You Can Change Your Mind*
A personal note: from childhood up until late in my sophomore year of college, I was convinced that I wanted solely to be a “therapist” and that my eventual career would be 100% applied therapeutic practice with clients. Well, then professors started telling me “you should get some research experience if you intend to get into graduate school,” so I did, and then I ended up really liking it, and then I ended up wanting to have a career with academic components, and here I am teaching at a university. So if you are part-way through school and think for instance “I don’t like statistics,” you may want to hold that opinion loosely in case it may change.

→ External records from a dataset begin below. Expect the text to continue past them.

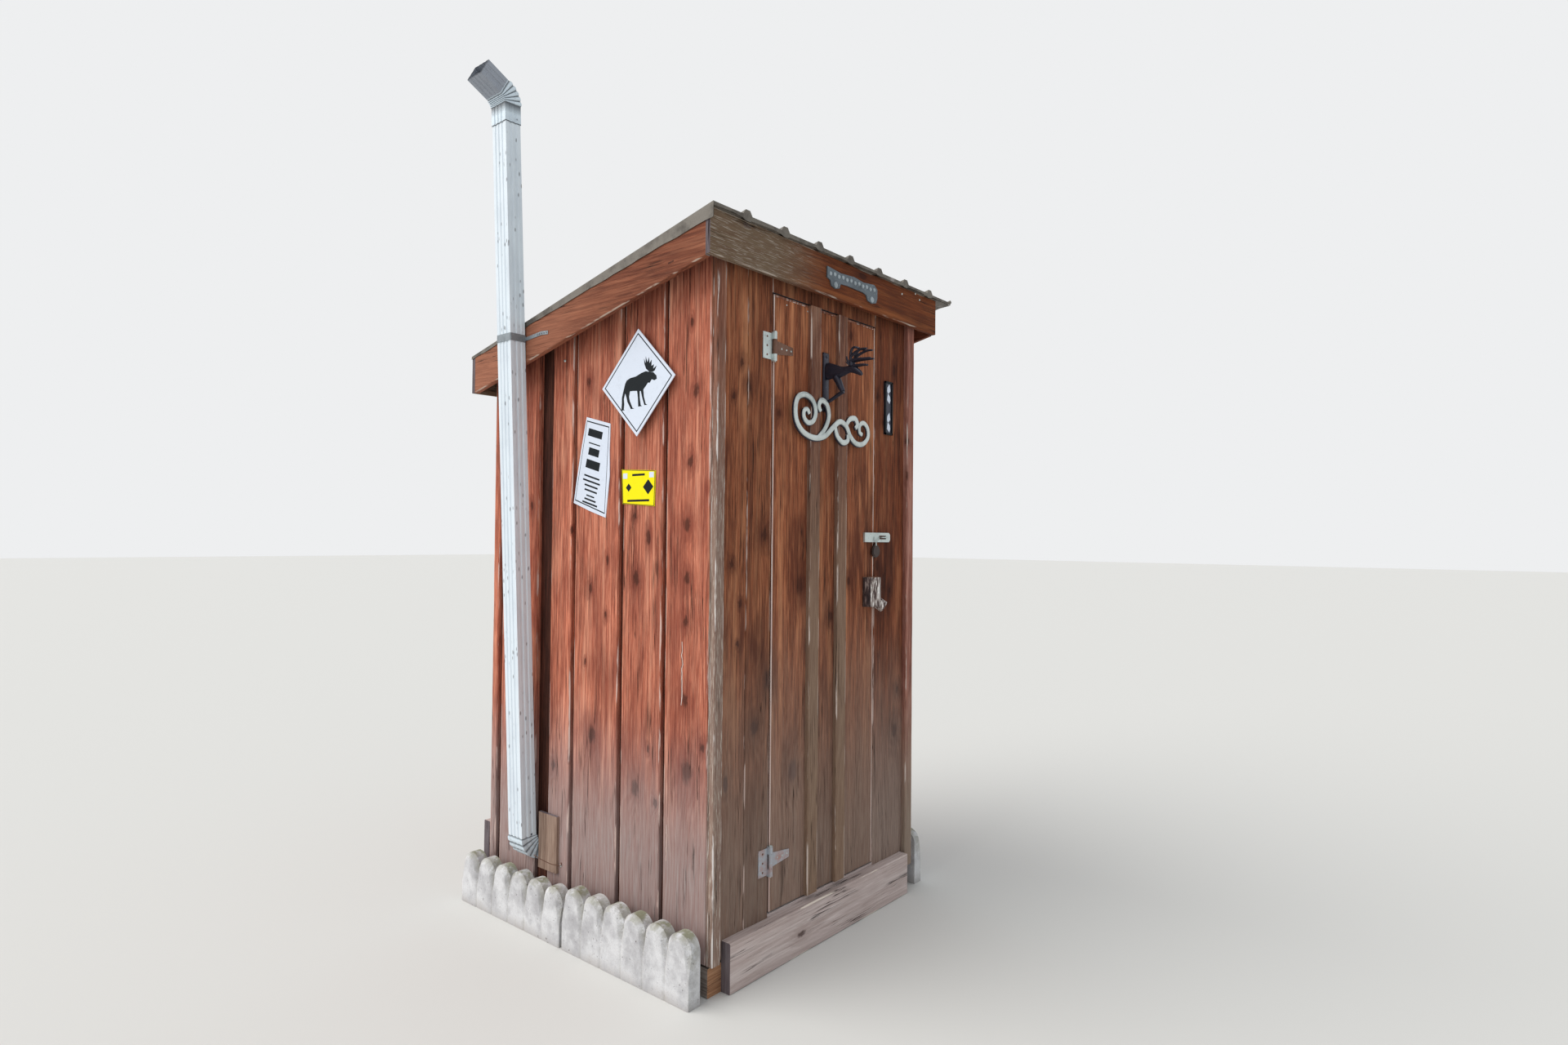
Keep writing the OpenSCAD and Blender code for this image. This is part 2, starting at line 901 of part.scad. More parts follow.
module hasp_staple() {
    middle_x = slot_x + slot_w / 2;
    color("silver")
        translate([middle_x, 0, hasp_z]) {
            for (side = [-1, 1])
                translate([side * staple_half_w, 0, 0])
                    rotate([90, 0, 0])
                        cylinder(r = staple_r, h = staple_reach - staple_half_w);
            translate([0, staple_half_w - staple_reach, 0])
                rotate([0, 0, 180])
                    rotate_extrude(angle = 180)
                        translate([staple_half_w, 0])
                            circle(r = staple_r);
        }
}

// Outline drawn as distance from the door and height on the hook's plate, half_t thick to either side
module hook_solid(half_t) {
    rotate([90, 0, -90])
        translate([0, 0, -half_t])
            linear_extrude(2 * half_t)
                children();
}

// The stag's antler on one side of its head, leaning outward from its root
module antler(side) {
    translate(antler_root)
        rotate([0, side * antler_spread, 0])
            translate([side * antler_aside, 0, 0] - antler_root)
                hook_solid(antler_half_t)
                    polygon(stag_antler);
}

module coat_hook() {
    color("dimgray")
        translate([hook_x, 0, hook_z]) {
            slab(-hook_w / 2, hook_w / 2, -hook_plate_t, 0, 0, hook_h);
            hook_solid(body_half_t)
                polygon(stag_body);
            hook_solid(leg_half_t)
                polygon(stag_leg);
            antler(-1);
            antler(1);
        }
}

in_frame() skids();
in_frame() floor_frame();
in_frame() floor_boards();
in_frame() corner_posts();
in_frame() left_jamb();
in_frame() right_jamb();
in_frame() wall_girts();
in_frame() top_plates();
in_frame() rafters();
in_frame() roof_deck();
in_frame() roof_sheet();
in_frame() front_fascia();
in_frame() back_fascia();
in_frame() left_fascia();
in_frame() right_fascia();
in_frame() left_wall();
in_frame() right_wall();
in_frame() back_wall();
in_frame() front_wall_left();
in_frame() front_wall_right();
in_frame() front_wall_over_door();
in_frame() door_sill();
in_frame() left_corner_trim();
in_frame() right_corner_trim();
in_frame() front_plank();
in_frame() back_plank();
in_frame() left_edging();
in_frame() right_edging();
in_frame() vent_pipe();
in_frame() top_elbow();
in_frame() bottom_elbow();
in_frame() pipe_strap();
in_frame() patch_board();
in_frame() upper_hinge_plate();
in_frame() lower_hinge_plate();
in_frame() hinge_pins();
in_frame() hasp_staple();
in_frame() door_boards();
in_frame() door_battens();
in_frame() door_ledges();
in_frame() upper_hinge_strap();
in_frame() lower_hinge_strap();
in_frame() handle_block();
in_frame() hasp();
in_frame() coat_hook();
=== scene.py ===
# Looks of the wooden outhouse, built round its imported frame.
# Places in this file are millimetres from the cabin's front left lower corner, as in the part's source:
# X along the front, Y from the front to the back, Z up. at() turns them into the frame's metres.
import math
import random

import bmesh
import bpy
from mathutils import Matrix, Vector
from mathutils.noise import noise


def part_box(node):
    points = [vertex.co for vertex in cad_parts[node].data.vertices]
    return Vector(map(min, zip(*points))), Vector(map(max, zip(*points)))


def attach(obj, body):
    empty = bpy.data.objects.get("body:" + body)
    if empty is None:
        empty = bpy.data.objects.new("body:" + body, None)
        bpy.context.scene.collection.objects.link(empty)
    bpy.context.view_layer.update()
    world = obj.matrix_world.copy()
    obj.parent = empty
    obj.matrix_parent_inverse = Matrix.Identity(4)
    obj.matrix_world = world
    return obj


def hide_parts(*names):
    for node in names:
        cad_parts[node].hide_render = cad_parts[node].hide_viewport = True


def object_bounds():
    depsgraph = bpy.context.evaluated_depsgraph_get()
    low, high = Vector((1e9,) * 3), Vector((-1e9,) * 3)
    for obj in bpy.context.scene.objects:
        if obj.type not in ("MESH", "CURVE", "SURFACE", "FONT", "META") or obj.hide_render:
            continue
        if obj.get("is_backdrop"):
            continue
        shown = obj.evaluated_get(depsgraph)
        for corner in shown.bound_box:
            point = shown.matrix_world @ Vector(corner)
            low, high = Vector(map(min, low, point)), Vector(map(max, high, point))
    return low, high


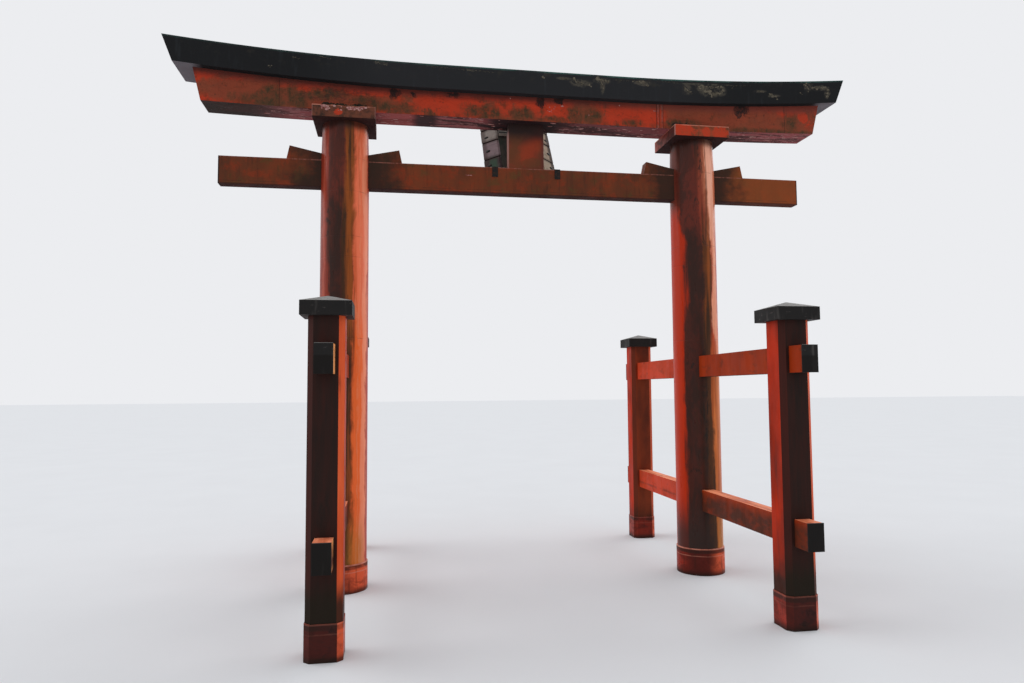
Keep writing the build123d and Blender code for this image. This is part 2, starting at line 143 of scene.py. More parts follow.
class Finish:
    """A node material in the making. Its coordinates are the gate's own, in metres."""

    def __init__(self, name, specular=0.1, coat=0.0, coat_roughness=0.12):
        self.material = bpy.data.materials.new(name)
        self.material.use_nodes = True
        self.tree = self.material.node_tree
        self.shader = self.tree.nodes["Principled BSDF"]
        self.shader.inputs["Specular IOR Level"].default_value = specular
        self.shader.inputs["Coat Weight"].default_value = coat
        self.shader.inputs["Coat Roughness"].default_value = coat_roughness
        self.place = self.node("ShaderNodeTexCoord").outputs["Object"]
        self.x, self.y, self.z = self.parts(self.place)
        self.nx, self.ny, self.nz = self.parts(self.node("ShaderNodeNewGeometry").outputs["Normal"])
        self.paint = None

    def node(self, kind, **settings):
        made = self.tree.nodes.new(kind)
        for key, value in settings.items():
            setattr(made, key, value)
        return made

    def feed(self, socket, value):
        if isinstance(value, bpy.types.NodeSocket):
            self.tree.links.new(value, socket)
        else:
            socket.default_value = value

    def parts(self, vector):
        split = self.node("ShaderNodeSeparateXYZ")
        self.feed(split.inputs[0], vector)
        return split.outputs

    def calc(self, operation, a, b=0.0):
        made = self.node("ShaderNodeMath", operation=operation)
        self.feed(made.inputs[0], a)
        self.feed(made.inputs[1], b)
        return made.outputs[0]

    def chain(self, operation, values):
        total = values[0]
        for value in values[1:]:
            total = self.calc(operation, total, value)
        return total

    def add(self, *terms):
        return self.chain("ADD", terms)

    def plus(self, value, other, share):
        return self.add(value, self.times(other, share))

    def minus(self, a, b):
        return self.calc("SUBTRACT", a, b)

    def times(self, *factors):
        return self.chain("MULTIPLY", factors)

    def most(self, *values):
        return self.chain("MAXIMUM", values)

    def absolute(self, value):
        return self.calc("ABSOLUTE", value)

    def swayed(self, value, noise, amount):
        """Value moved up and down by noise, over a span of amount."""
        return self.plus(value, self.add(noise, -0.5), amount)

    def step(self, value, low, high, bottom=0.0, top=1.0):
        """Smooth change from bottom to top while value goes from low to high."""
        made = self.node("ShaderNodeMapRange", interpolation_type="SMOOTHSTEP")
        ends = (high, low, top, bottom) if low > high else (low, high, bottom, top)
        for socket, given in zip(made.inputs, (value, *ends)):
            self.feed(socket, given)
        return made.outputs[0]

    def near(self, value, centre, half, soft):
        """One where value is within half of centre, falling to nothing over soft."""
        return self.step(self.absolute(self.minus(value, centre)), half + soft, half)

    def around(self, value, centre, half, soft):
        """The same where centre and half may be sockets too."""
        return self.step(self.minus(self.absolute(self.minus(value, centre)), half), soft, 0.0)

    def facing(self, side, low, high):
        """One on the faces that look towards side, a direction in plan."""
        return self.step(self.plus(self.times(self.nx, side[0]), self.ny, side[1]), low, high)

    def from_pillar(self):
        """How far x is from the axis of the pillar on its side."""
        return self.minus(self.x, self.times(self.calc("SIGN", self.x), PILLAR_X))

    def roof_gain(self):
        """How far the roof has risen towards its ends."""
        beyond = self.most(self.add(self.absolute(self.x), -ROOF_LEVEL), 0.0)
        return self.times(self.calc("POWER", beyond, 2.0), ROOF_CURVE)

    def noise(self, scale, stretch=1.0, shift=0.0, detail=4.0, rough=0.55, warp=0.0):
        """Noise. Stretch scales its three axes, or only Z where it is one number."""
        placed = self.node("ShaderNodeMapping")
        self.feed(placed.inputs["Vector"], self.place)
        placed.inputs["Scale"].default_value = stretch if isinstance(stretch, tuple) else (1, 1, stretch)
        placed.inputs["Location"].default_value = (shift, shift * 1.7, shift * 0.6)
        made = self.node("ShaderNodeTexNoise")
        self.feed(made.inputs["Vector"], placed.outputs[0])
        for key, value in (("Scale", scale), ("Detail", detail), ("Roughness", rough), ("Distortion", warp)):
            made.inputs[key].default_value = value
        return made.outputs[0]

    def spots(self, places, ragged, amount=5.0, flat=None, soft=0.2):
        """One inside ellipses, each (x, z, half width, half height), with ragged borders."""
        nearest = None
        for x, z, half_x, half_z in places:
            made = self.node("ShaderNodeMapping", vector_type="TEXTURE")
            self.feed(made.inputs["Vector"], flat or self.place)
            made.inputs["Location"].default_value = (x, 0, z)
            made.inputs["Scale"].default_value = (half_x, 1000, half_z)
            length = self.node("ShaderNodeVectorMath", operation="LENGTH")
            self.feed(length.inputs[0], made.outputs[0])
            distance = length.outputs["Value"]
            nearest = distance if nearest is None else self.calc("MINIMUM", nearest, distance)
        return self.step(self.swayed(nearest, ragged, amount), 1.0 + soft, 1.0 - soft)

    def mix(self, factor, a, b):
        """Colour from a to b. Each is a socket or three screen values from 0 to 255."""
        made = self.node("ShaderNodeMix", data_type="RGBA")
        for index, value in ((0, factor), (6, a), (7, b)):
            self.feed(made.inputs[index], linear(*value) if isinstance(value, tuple) else value)
        return made.outputs[2]

    def lay(self, colour, *factors):
        """Lays a colour over the paint, as strong as the product of the factors."""
        self.paint = self.mix(self.times(*factors), self.paint, colour)

    def done(self, roughness, relief=None, depth=0.002):
        self.feed(self.shader.inputs["Base Color"], self.paint)
        self.feed(self.shader.inputs["Roughness"], roughness)
        if relief is not None:
            bump = self.node("ShaderNodeBump")
            bump.inputs["Distance"].default_value = depth
            self.feed(bump.inputs["Height"], relief)
            self.feed(self.shader.inputs["Normal"], bump.outputs[0])
        return self.material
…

Goals and interests will likely shift over time, and that’s ok, but certain choices will impose barriers (e.g., attending a graduate program with no applied training). Therefore, I usually tell people to keep “opening doors” with regard to their future plans as long as possible and then only close doors to certain pathways once absolutely sure about it. Perhaps it is also worth noting that hiring in academic/scholarly contexts is rather competitive, and has a lot to do with one’s track record of prior productivity (e.g., published papers, conference presentations, and grants earned). Given this, it is often said that it’s easier to move from academics into the fully-applied realm than to move the other direction.
*So, as you work to decide which path is right for you, know that it’s not a permanent decision and you can make adjustments along the way–but it is nevertheless a consideration to ponder in serious depth!